4. Shake Em On Down by The North Mississippi Allstars
Shake Em On Down is a bop. You can’t hear this song without feeling like, at last, nodding along to the music. Superb guitar work combined with great drums and well-harmonized vocals makes this song really stand out. Even on an album filled with blues and country influences like the Holes Soundtrack, this song pops out at you, memorable and delightful through ad through.
3. Don’t Give Up by Eagle Eye Cherry
Eagle Eye Cherry’s Don’t Give up has a vaguely funeral feel to it. The soft-rock-meets-mild-depression sound should be a bad thing, but it works out. The message is overall positive and reminds us that even the things that hold us down won’t last forever if we keep trying to do better.
2. Honey by Moby
Honey by Moby is a classic. This unforgettable piano-heavy song is an earworm that loops and sticks in your head like the sweet substance it’s named for. Genius reminds us, “Honey” is the first track on Moby’s 1999 commercial breakthrough Play. It was also the first commercially released single from the album…” It’s hard to imagine a time before Moby, but this song is actually a significant contributor to Moby’s fame.
1. Dig It by D-Tent Boys
Dig It is a song made for and about this movie, meant to embody the spirit of the whole story, and it does a great job. There’s nothing ambiguous about what they mean when the singers talk about digging and sore muscles. “You got to go and dig those holes. Broken hands and a withered soul.” This is the song that describes daily life in Camp Green Lake.
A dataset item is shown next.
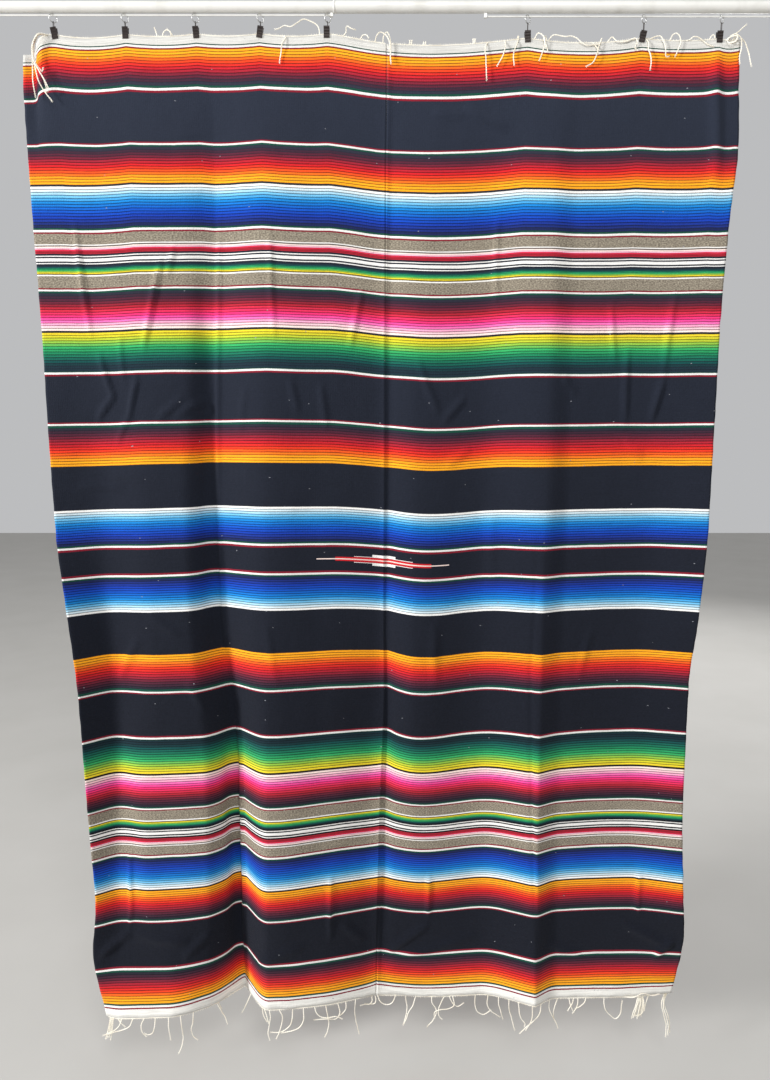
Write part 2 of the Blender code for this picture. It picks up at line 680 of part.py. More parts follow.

Anyone who was at least an older elementary student by 2003 is familiar with Holes. This incredible and unique movie is based on the 1998 Louis Sachar young adult novel of the same name. Although relatively few teens can relate directly to being in a desert prison camp, the sense of being trapped in a dismal daily grind that seems to be a neverending punishment is one that many understand. The Holes Soundtrack is the backdrop to those emotions for an entire generation.